The scriptwriter and actor talks about his beginnings in the industry, his hiatus and more.

Ahmed Sidhique does not go to film festivals. In Thiruvananthapuram, his hometown, a day before the release of his new film Kakshi: Amminipilla, Ahmed, who does the title role for the first time, is reluctant to attend the ongoing documentary film festival. “I never go to film festivals,” he says and chooses instead a café for our interview, that he knows would be least crowded at a certain hour of the evening. He is afraid that he will be described thus, as one unwelcoming of the crowds. “Will people think it is jaada (arrogance)?” he asks.

It is strange that an actor, who has to face the camera and say lines in front of a crew, is shaken by a crowd. But it has always been so, even before he came to the world of cinema, he says. Counting from the first film he wrote a script for – a segment called Mrithyunjayam in the anthology Kerala Café – it’s exactly 10 years now, since Ahmed landed in this world, if you can call it landing when the man shuttles between Kerala and Saudi Arabia and disappears for months in between.

“Yes, it is four years since I last acted in a film, and that was for KL 10 Patthu,” he says. He has been writing in the years in between, but not anything for cinema. It is all non-fiction that might end up as a book of articles. He can’t give a definite label but it’s broadly history – he loves history, and politics (Ahmed’s Facebook posts cover politics and always end with Godspeed, a habit he began in school). Kakshi: Amminipilla, with Asif Ali in the lead, has neither. It is a fun film but with a socially relevant topic, Ahmed says, without revealing much of the story. But you can deduce so much, that it is a story compelling enough to pull him out of his four year reverie, writing indescribable non-fiction.
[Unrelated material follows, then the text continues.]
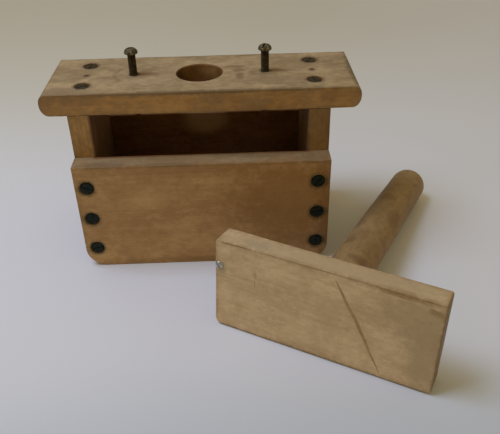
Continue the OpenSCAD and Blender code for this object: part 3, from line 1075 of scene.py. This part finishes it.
def plate_cracks(upper):
    """Each crack's path for bowed, its widths at both ends and its depth, in mm."""
    return (
        (((6.4, -22.6), (34.1, 25.6), -0.7, 0.6, 2, 26), (4.6, 3.2), 0.42),
        (((-57, upper + 0.7), (-39, upper + 0.5), 0, 0.15, 5, 14), (1.0, 0.8), 0.8),
        (((-39, upper + 0.55), (29, upper + 0.75), 0, 0.3, 7, 40), (0.45, 0.45), 0.4),
        (((27, upper + 0.9), (60, upper + 1.1), 0.4, 0.4, 9, 24), (1.3, 0.9), 0.6),
        (((52.5, -22.2), (59.5, -18.8), -0.6, 0.2, 11, 10), (1.8, 1.5), 0.5),
        (((-37.1, -8.4), (-36.9, -3.2), 0, 0.1, 13, 8), (0.6, 0.5), 0.35),
    )


def drill(radius, low, high, segments):
    """A cutter for a plain round hole between two heights."""
    return turned([(0, low), (radius, low), (radius, high), (0, high)], segments)


def build_plate(material, crack_material):
    """The presser: a flat board with a long crack, a split upper arris and small rounded corners."""
    lo, hi = own_box("plunger_plate", PLUNGER)
    corners = [
        (X, LOW, Y, HIGH, (2.6 * MM, 3.4 * MM), 1.0),
        (X, HIGH, Y, HIGH, (2.1 * MM, 2.1 * MM), 1.0),
        (X, LOW, Y, LOW, (1.2 * MM, 1.2 * MM), 1.0),
        (X, HIGH, Y, LOW, (1.4 * MM, 1.4 * MM), 1.0),
    ]
    mesh = worn_board(lo, hi, corners, 31, PLATE_ARRIS)
    thicken_end(mesh, lo, hi)
    mesh.materials.append(material)
    for path, widths, depth in plate_cracks(lo[Y] / MM):
        cutter = groove(bowed(*path), *widths, depth)
        mesh = cut(mesh, [(cutter, Matrix.Scale(MM, 4))], crack_material)
    screw_lo, screw_hi = own_box("plate_screw", PLUNGER)
    tenon_hole = drill(TENON_RADIUS + 0.04 * MM, hi[Z] - TENON_LENGTH, hi[Z] + OVERCUT, 48)
    screw_bore = drill(PLATE_SCREW_HOLE, -OVERCUT, screw_hi[Z] + 0.1 * MM, 24)
    holes = [(tenon_hole, Matrix.Identity(4)), (screw_bore, above(screw_lo, screw_hi, 0))]
    mesh = cut(mesh, holes, crack_material)
    mark_edges(mesh, lo, hi)
    stand_for("plunger_plate", mesh, "plunger", matrix=PLUNGER)


def build_handle(material):
    """The turned handle: slightly uneven, tapering to a rounded end, with a tenon into the plate."""
    lo, hi = own_box("plunger_handle", PLUNGER)
    _, plate_hi = own_box("plunger_plate", PLUNGER)
    start, end = plate_hi[Z], hi[Z]
    thick = (hi[X] - lo[X]) / 2

    def uneven(radius, height):
        def at(angle):
            spot = Vector((radius * math.cos(angle), radius * math.sin(angle), height))
            slow = 0.5 + noise.noise(spot / (26 * MM))
            quick = 0.5 + noise.noise(spot / (7 * MM) + Vector((5, 5, 5)))
            return radius - 0.22 * MM * max(0, slow) - 0.10 * MM * max(0, quick)

        return at

    foot = start - TENON_LENGTH + 0.1 * MM
    rings = [(0, foot), (TENON_RADIUS, foot)]
    rings += [(TENON_RADIUS, start), (uneven(thick - 0.4 * MM, start), start)]
    count = 90
    straight = end - HANDLE_ROUND
    for i in range(count + 1):
        height = start + 0.4 * MM + (straight - start - 0.4 * MM) * i / count
        radius = thick + (HANDLE_TIP - thick) * (height - start) / (straight - start)
        rings.append((uneven(radius, height), height))
    for radius, height in arc(HANDLE_TIP - HANDLE_ROUND, straight, HANDLE_ROUND, 8, 90, 14):
        rings.append((uneven(radius, height), height))
    rings.append((uneven(1.2 * MM, end - 0.01 * MM), end - 0.01 * MM))
    rings.append((0, end - 0.02 * MM))
    mesh = turned(rings, 64)
    stand_for("plunger_handle", mesh, "plunger", material, PLUNGER)


def build_plate_screw(material):
    """The small round-head screw at the plate's short edge."""
    lo, hi = own_box("plate_screw", PLUNGER)
    head = (hi[X] - lo[X]) / 2
    rise = -lo[Z]
    rings = [(0, -hi[Z]), (0.4 * MM, -hi[Z])]
    rings += thread_rings(-hi[Z] + 0.3 * MM, -0.6 * MM, 0.75 * MM, 1.05 * MM, 0.9 * MM)
    rings += [(1.0 * MM, 0), (head - 0.1 * MM, 0), (head, 0.12 * MM)]
    rings += dome(head, 0.12 * MM, rise, 8, (0.9, 1.0))
    mesh = slotted(turned(rings, 28), 3 * head, PLATE_SCREW_SLOT, rise, -40)
    place = PLUNGER @ above(lo, hi, 0) @ Matrix.Rotation(math.pi, 4, "X")
    stand_for("plate_screw", mesh, "plunger", material, place, ROUND_HEAD_SHARP)


# ---- stage


def paper_floor():
    """A pale sheet with painted shade: the floor, curving up far behind the object."""
    reach, bend_start, bend = 1.6, 0.42, 0.9
    stations = [(-reach, 0.0), (bend_start, 0.0)]
    for i in range(1, 25):
        angle = math.radians(70 * i / 24)
        stations.append((bend_start + bend * math.sin(angle), bend * (1 - math.cos(angle))))
    verts, faces = [], []
    for y, z in stations:
        verts += [(-reach, y, z), (reach, y, z)]
    for i in range(len(stations) - 1):
        faces.append((2 * i, 2 * i + 1, 2 * i + 3, 2 * i + 2))
    mesh = mesh_from(verts, faces)
    mesh.shade_smooth()
    s = Shader("paper", specular=0.15)
    drift = s.noise(0.25, 2, 0.5, 3.0)
    tooth = s.noise(1.2 * MM, 3, 0.6, 8.0)
    colour = s.mix(s.between(drift, 0.3, 0.7), (0.79, 0.77, 0.81), (0.77, 0.755, 0.79))
    # Painted shade: warmer and darker towards the back, cooler and darker in front, standing in for
    # uneven light on the floor.
    drifts = [
        ((-0.15, 0.45, 0.0), (0.50, 0.40, 0.40), (0.69, 0.64, 0.55), 0.9),
        ((0.07, -0.27, 0.0), (0.36, 0.15, 0.1), (0.53, 0.57, 0.64), 0.9),
    ]
    colour = tint(s, colour, drifts, raggedness=0.0)
    s.finish(colour, 0.9, tooth, 0.05 * MM, 0.3)
    mesh.materials.append(s.material)
    floor = add_object("floor", mesh)


def lights():
    """The window's lamp, and the room's glow behind a pale grey backdrop that only the camera sees."""
    world = bpy.data.worlds.new("room")
    bpy.context.scene.world = world
    world.use_nodes = True
    tree = world.node_tree
    glow = tree.nodes["Background"]
    glow.inputs["Color"].default_value = ROOM_COLOUR
    glow.inputs["Strength"].default_value = ROOM_STRENGTH
    backdrop = tree.nodes.new("ShaderNodeBackground")
    backdrop.inputs["Color"].default_value = BACKDROP_COLOUR
    seen = tree.nodes.new("ShaderNodeLightPath")
    either = tree.nodes.new("ShaderNodeMixShader")
    tree.links.new(seen.outputs["Is Camera Ray"], either.inputs[0])
    tree.links.new(glow.outputs[0], either.inputs[1])
    tree.links.new(backdrop.outputs[0], either.inputs[2])
    tree.links.new(either.outputs[0], tree.nodes["World Output"].inputs["Surface"])
    window = bpy.data.lights.new("window", "AREA")
    window.shape = "RECTANGLE"
    window.size = WINDOW_SIDE
    window.size_y = WINDOW_SIDE
    window.energy = WINDOW_POWER
    window.color = WINDOW_COLOUR
    lamp = bpy.data.objects.new("window", window)
    bpy.context.scene.collection.objects.link(lamp)
    lamp.location = WINDOW_PLACE
    aim = Vector(WINDOW_AIM) - lamp.location
    lamp.rotation_euler = aim.to_track_quat("-Z", "Y").to_euler()


def camera():
    """The camera, at the photograph's viewing angle."""
    lens = bpy.data.cameras.new("camera")
    lens.lens = CAMERA_LENS
    lens.sensor_width = SENSOR_WIDTH
    lens.clip_start = 0.01
    obj = bpy.data.objects.new("camera", lens)
    bpy.context.scene.collection.objects.link(obj)
    heading = Matrix.Rotation(CAMERA_YAW, 4, "Z")
    tilt = Matrix.Rotation(math.pi / 2 - CAMERA_PITCH, 4, "X")
    roll = Matrix.Rotation(CAMERA_ROLL, 4, "Z")
    obj.matrix_world = Matrix.Translation(CAMERA_PLACE) @ heading @ tilt @ roll
    bpy.context.scene.camera = obj


BLACKENED = tarnished_metal(
    "tarnish", (0.010, 0.015, 0.011), (0.035, 0.046, 0.033), (0.008, 0.012, 0.009), 5.0, 0.6
)
BRONZED = tarnished_metal(
    "bronze", (0.05, 0.034, 0.017), (0.10, 0.075, 0.04), (0.035, 0.022, 0.011), 9.0, 0.65
)
RUSTY = tarnished_metal(
    "rust", (0.15, 0.085, 0.055), (0.21, 0.13, 0.08), (0.12, 0.06, 0.04), 15.0, 0.7
)
BRIGHT = tarnished_metal(
    "steel", (0.42, 0.41, 0.38), (0.68, 0.66, 0.6), (0.16, 0.15, 0.12), 35.0, 0.35
)
build_box(stained_hole())
build_screws(BLACKENED, BRONZED)
build_nails(RUSTY)
build_bolts(bolt_brass(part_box("left_adjusting_bolt")[HIGH][Z] - BOLT_HEAD))
build_plate(plate_wood(), crack_wood())
build_handle(handle_wood())
build_plate_screw(BRIGHT)
paper_floor()
lights()
camera()
bpy.context.scene.view_settings.view_transform = "Standard"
“I liked it as soon as I heard Dinji tell me the story,” he says. Dinji is what he calls Dinjith Ayyathan, the animator who has decided to drop his high paying animation job and direct a Malayalam movie with a pair of men who had once worked magic together in Salt and Pepper. Ahmed’s first acting job as KT Mirash in Salt and Pepper, the annoying geeky friend of Asif Ali’s character, is still how a lot of people recognise him. That or else Sam Kutty of Praise The Lord or  Mustafa of Thattathin Marayathu.

But it is for the first time that he has done a full length character, along with Asif Ali. Ahmed’s ‘Amminipilla’ – Shajith Kumar Amminipilla – is someone who hates being called Amminipilla and wants a divorce from his wife. Asif Ali plays his lawyer, Pradeepan Vakeel. We know so much from the trailer. “Eight years ago when I worked with Asif in Salt and Pepper, he would come for scenes for which he is not needed, just to help me get my reactions right, ‘cause he is supposed to be at the other end. I see that he still does that, and not just for me but for every actor. I have also seen him grow into playing characters like those in Nirnayakam, Kaatu and Uyare. He seems to be in tough competition with himself and his previous performances.”

And he – yes, he too - has grown more confident than he was as KT Mirash ("I still close my eyes for my scenes in Salt and Pepper"). Back then Aashiq Abu, the director, had to convince him that he’d be good as Mirash. And it was not that hard to act in front of a crew he knew so well. “It is always nice to be even a small part of a nice film,” he says.

And this film has made him feel nice. Amminipilla is an NRI like Ahmed. “No, not like me. He works hard!” Ahmed says seriously. Ahmed had once tried working for his dad’s business in Saudi Arabia before he realised he was quite bad at doing a 9 to 5 job. So after his BBA, he went on to do his Masters in Political Science and secretly told a friend about his dream to write films. He had begun the work much earlier, in class 12, after finding on his slow dial-up internet connection a blog for writers, that had an article on writing scripts. He’d watch scenes from movies like Sarkar (Hindi) and try to write the scripts of those. Later, when he came to Kerala and joined university, he read Malayalam scripts by Sreenivasan and Blessy and realised that it was a whole different format. More scripts came from Ahmed’s pen – which he still keeps but calls very bad ones.

After Mrithunjayam – the film that saw Fahadh Faasil’s comeback after seven years -- he wrote a script for Aashiq Abu in 2014 – Gangster. But after that, it’s mostly been only acting.

Ahmed is the kind that easily sits back, finding his own faults ("I was bad in studies, bad in my office job!’) and easily admiring others around him. After hailing Asif, he talks about Shibila, who plays his wife in the film. “She is an anchor who is acting for the first time. She put on about 20 kilos for her role in the film, and then after the shooting, worked hard to lose all that she gained! Such dedication,” he says.

Perhaps he doesn’t realise it and someone needs to tell him this, that there is something admirable about the way he presents himself too, on and off screen.